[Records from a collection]

• • • • •

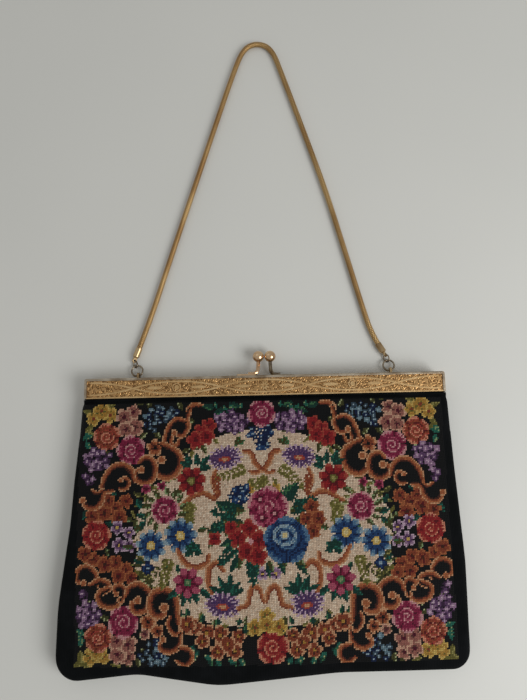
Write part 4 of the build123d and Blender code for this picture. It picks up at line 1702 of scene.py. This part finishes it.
# %% Table
clear_selection()
bpy.ops.mesh.primitive_plane_add(size=6.0, location=(0, 0, -0.0002))
table = bpy.context.object
table.name = "table"
paint = Finish("table_paint")
cloud = paint.noise(paint.position(), 6.0, 2.0)
paint.set(Base_Color=paint.mix(cloud, rgb(204, 205, 200), rgb(213, 213, 208)), Roughness=0.55)
table.data.materials.append(paint.material)

# %% Light
world = bpy.data.worlds.new("room")
bpy.context.scene.world = world
world.use_nodes = True
sky = world.node_tree.nodes["Background"]
sky.inputs["Color"].default_value = (1.0, 0.99, 0.97, 1.0)
sky.inputs["Strength"].default_value = 0.42


def lamp(name, where, aim, size, power):
    light = bpy.data.lights.new(name, "AREA")
    light.size = size
    light.energy = power
    holder = bpy.data.objects.new(name, light)
    bpy.context.collection.objects.link(holder)
    holder.location = where
    holder.rotation_euler = (Vector(aim) - Vector(where)).to_track_quat("-Z", "Y").to_euler()
    return holder


lamp("window", (0.62, -0.25, 0.62), (0.1, 0, 0), 0.5, 5.1)
lamp("room_fill", (-0.5, 0.6, 0.8), (0, 0, 0), 0.7, 0.3)

# %% [markdown]
# The camera hangs over the bag and looks down on it, with a slight lean towards the handle
# and a slight roll, so the three directions of its view are worked out from two small
# angles. The lens follows from a focal length in pixels and the height of the picture.

# %% Camera
PICTURE_H = 700.0
FOCAL_PIXELS = 526.0
SENSOR_H = 36.0
CAMERA_AT = (-0.25, -28.9, 310.4)
LEAN = math.radians(8.25)
ROLL = math.radians(-1.273)
sight = Vector((0, math.sin(LEAN), -math.cos(LEAN)))
level = Vector((1, 0, 0))
rise = Vector((0, math.cos(LEAN), math.sin(LEAN)))
right = level * math.cos(ROLL) + rise * math.sin(ROLL)
up = rise * math.cos(ROLL) - level * math.sin(ROLL)
camera_data = bpy.data.cameras.new("camera")
camera_data.sensor_fit = "VERTICAL"
camera_data.sensor_height = SENSOR_H
camera_data.lens = FOCAL_PIXELS / PICTURE_H * SENSOR_H
camera = bpy.data.objects.new("camera", camera_data)
bpy.context.collection.objects.link(camera)
turned = Matrix((right, up, -sight)).transposed().to_4x4()
camera.matrix_world = Matrix.Translation(place(*CAMERA_AT)) @ turned
bpy.context.scene.camera = camera
bpy.context.scene.view_settings.view_transform = "Standard"
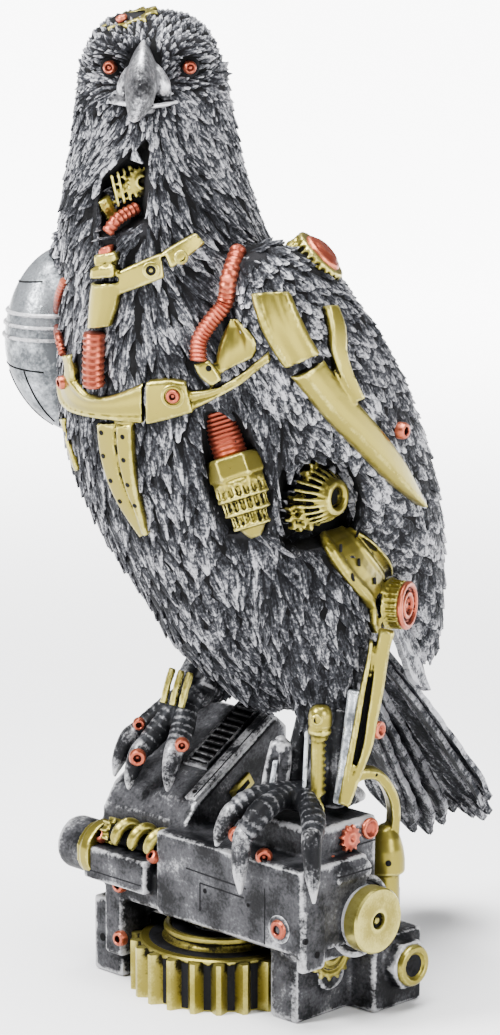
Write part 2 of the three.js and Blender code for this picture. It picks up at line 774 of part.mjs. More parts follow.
function plinthRivets() {
  const ahead = new THREE.Vector3(0, -1, 0);
  const spots = [
    [-28.5, -27, 31, 2.6, ahead],
    [-28.5, -27, 14, 2.6, ahead],
    [40, -28, 33, 2.8, ahead],
  ];
  return spots.map(([x, y, z, radius, axis]) =>
    rivet(new THREE.Vector3(deckX(x), deckY(y), z), axis, radius),
  );
}

function plinthCuts() {
  const cylinderHole = new THREE.Vector3(deckX(42) + 10, deckY(-2), 33);
  const nutHole = new THREE.Vector3(deckX(44) + 5, deckY(17), 14);
  const slide = new THREE.Vector3(8, 0, 0);
  return [
    rod(cylinderHole, cylinderHole.clone().add(slide), 2.4, 10),
    rod(nutHole, nutHole.clone().add(slide), 3.8, 10),
    box([deckX(2), deckY(-29), 29], [deckX(2.8), deckY(-27), 43]),
    box([deckX(2), deckY(-29), 43], [deckX(34), deckY(-27), 43.8]),
    box([deckX(-12), deckY(-17), DECK_TOP - 1], [deckX(-2), deckY(-13), DECK_TOP + 1]),
    ...rampSlots(),
  ];
}

function buildPlinth() {
  return cut(join([...plinthBlocks(), ...plinthMachinery(), ramp(), ...plinthRivets()]), plinthCuts());
}

function buildEagle() {
  const [left, right] = [1, -1];
  const thighCladding = { rows: 4, columns: 6, lift: birdX(2) };
  const rightThigh = sideOf(THIGH, right).map(([place, wide, deep]) => [
    place.clone().add(RIGHT_THIGH_SHIFT),
    wide,
    deep,
  ]);
  const trunk = join([
    featheredLimb(TRUNK, xAxis, { rows: 13, columns: 8, lift: birdX(2.4), bareRows: 3 }),
    featheredLimb(BACK, xAxis, { rows: 5, columns: 6, lift: birdX(2) }),
    ...[left, right].map(wing),
    featheredLimb(THIGH, xAxis, thighCladding),
    featheredLimb(rightThigh, xAxis, thighCladding),
    ...tailFeathers(),
    ...beak(),
    ...[left, right].map(brow),
  ]);
  const opened = cut(trunk, [...throatHatch(), flankWindow()]);
  return join([
    opened,
    ...[left, right].map(eye),
    crownGear(),
    collar(),
    keelStrap(),
    ...breastPipe(),
    neckBracket(),
    ...[left, right].map(breastHose),
    ...throatWorks(),
    breastCoil(),
    ...flankGears(),
    ...wingStrut(left),
    wingStrut(right)[0],
    ...shoulderGear(),
    shoulderDome(),
    ...thighPlate(),
    legStrut(),
    ...shank(bird(27, 3, 98), LEFT_ANKLE),
    ...shank(bird(-21, 5, 102), RIGHT_ANKLE),
    ...foot(LEFT_ANKLE, LEFT_TOES),
    ...foot(RIGHT_ANKLE, RIGHT_TOES),
  ]);
}

// The eagle is cut back by the plinth's seats, grown by the gap, so the two only just clear.
const seats = [ramp(SEAT_GAP), grown(PERCH, SEAT_GAP), grown(BEAM, SEAT_GAP)];

function paint(colour, roughness, metalness) {
  return new THREE.MeshStandardMaterial({ color: colour, roughness, metalness });
}

function part(name, manifold, material) {
  const mesh = new THREE.Mesh(geometryOf(manifold), material);
  mesh.name = name;
  return mesh;
}

const model = new THREE.Group();
const plinth = buildPlinth();
const eagle = cut(buildEagle(), seats);
model.add(part("eagle", eagle, paint(0x8b8d92, 0.45, 0.8)));
model.add(part("plinth", plinth, paint(0x7c7e82, 0.5, 0.75)));

export default model;
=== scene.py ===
"""A mechanical eagle figurine on its engine-like plinth, modelled and painted in Blender."""

import math
import random

import bmesh
import bpy
from bpy.props import FloatProperty, FloatVectorProperty, IntProperty, PointerProperty
from mathutils import Matrix, Vector
from mathutils.bvhtree import BVHTree
from mathutils.kdtree import KDTree


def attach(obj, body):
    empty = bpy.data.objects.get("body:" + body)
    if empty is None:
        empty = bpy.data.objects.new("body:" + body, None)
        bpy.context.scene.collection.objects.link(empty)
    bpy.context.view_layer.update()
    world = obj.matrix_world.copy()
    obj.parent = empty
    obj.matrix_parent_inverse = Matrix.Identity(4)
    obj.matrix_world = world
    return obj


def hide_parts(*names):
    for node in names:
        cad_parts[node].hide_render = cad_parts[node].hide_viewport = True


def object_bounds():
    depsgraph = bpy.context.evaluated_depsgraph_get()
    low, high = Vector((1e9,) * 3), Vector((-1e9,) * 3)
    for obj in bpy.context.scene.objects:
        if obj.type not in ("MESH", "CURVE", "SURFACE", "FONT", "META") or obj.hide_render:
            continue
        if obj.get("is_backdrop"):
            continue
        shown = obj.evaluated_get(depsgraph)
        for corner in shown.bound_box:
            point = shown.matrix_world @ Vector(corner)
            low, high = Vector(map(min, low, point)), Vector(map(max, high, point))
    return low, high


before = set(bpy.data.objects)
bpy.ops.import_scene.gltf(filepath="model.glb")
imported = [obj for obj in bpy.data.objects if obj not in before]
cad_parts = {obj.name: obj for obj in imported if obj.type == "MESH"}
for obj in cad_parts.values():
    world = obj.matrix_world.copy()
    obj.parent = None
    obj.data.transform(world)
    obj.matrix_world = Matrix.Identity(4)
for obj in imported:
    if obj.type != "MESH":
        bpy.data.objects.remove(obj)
CAD_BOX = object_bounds()

bl_info = {
    "name": "Mechanical Eagle Figurine",
    "version": (1, 0, 0),
    "blender": (4, 5, 0),
    "location": "View3D > Sidebar > Eagle",
    "description": "Builds a painted mechanical eagle on its plinth",
    "category": "Add Mesh",
}

# Pieces are modelled in millimetres and brought to metres when they are finished.
TO_METRES = 0.001
UP = Vector((0, 0, 1))
AHEAD = Vector((0, -1, 0))
LEFT = Vector((1, 0, 0))
BACKWARDS = Vector((0, 1, 0))
HIGHEST = 297.8

# What one operator makes and a later one needs: the paints, the bare body and where feathers lie.
bench = {}


# Settings


class EagleSizes(bpy.types.PropertyGroup):
    """Sizes that a user would change."""

    body_voxel: FloatProperty(name="Body Voxel", description="Grid of the bare body, in millimetres",
                              default=1.9, min=1.0)
    casting_voxel: FloatProperty(name="Casting Voxel",
                                 description="Grid of the plinth's casting, in millimetres", default=0.9,
                                 min=0.6)
    feather_lift: FloatProperty(name="Feather Lift",
                                description="How far a feather's tip stands off the body, in millimetres",
                                default=1.1, min=0)
    feather_seed: IntProperty(name="Feather Seed", description="Seed of the plumage's small irregularities",
                              default=11)


def colour_setting(name, description, default):
    return FloatVectorProperty(name=name, description=description, subtype="COLOR", size=4, default=default)


class EagleColours(bpy.types.PropertyGroup):
    """Paints of the figurine."""

    silver: colour_setting("Silver", "Dry-brushed silver", (0.34, 0.34, 0.36, 1))
    gunmetal: colour_setting("Gunmetal", "Dark ground coat", (0.003, 0.0032, 0.004, 1))
    steel: colour_setting("Steel", "Plinth's worn steel", (0.055, 0.055, 0.06, 1))
    brass: colour_setting("Brass", "Pale brass paint", (0.2, 0.165, 0.028, 1))
    copper: colour_setting("Copper", "Copper paint", (0.25, 0.05, 0.028, 1))
    chrome: colour_setting("Chrome", "Polished silver paint", (0.25, 0.265, 0.28, 1))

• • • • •

[Problem to solve] Transcribe, exactly and exclusively, the run of lines that opens with the line bearing "only just clear." and closes with the line bearing "if empty is".

[Solution to the problem]
// The eagle is cut back by the plinth's seats, grown by the gap, so the two only just clear.
const seats = [ramp(SEAT_GAP), grown(PERCH, SEAT_GAP), grown(BEAM, SEAT_GAP)];

function paint(colour, roughness, metalness) {
  return new THREE.MeshStandardMaterial({ color: colour, roughness, metalness });
}

function part(name, manifold, material) {
  const mesh = new THREE.Mesh(geometryOf(manifold), material);
  mesh.name = name;
  return mesh;
}

const model = new THREE.Group();
const plinth = buildPlinth();
const eagle = cut(buildEagle(), seats);
model.add(part("eagle", eagle, paint(0x8b8d92, 0.45, 0.8)));
model.add(part("plinth", plinth, paint(0x7c7e82, 0.5, 0.75)));

export default model;
=== scene.py ===
"""A mechanical eagle figurine on its engine-like plinth, modelled and painted in Blender."""

import math
import random

import bmesh
import bpy
from bpy.props import FloatProperty, FloatVectorProperty, IntProperty, PointerProperty
from mathutils import Matrix, Vector
from mathutils.bvhtree import BVHTree
from mathutils.kdtree import KDTree


def attach(obj, body):
    empty = bpy.data.objects.get("body:" + body)
    if empty is None:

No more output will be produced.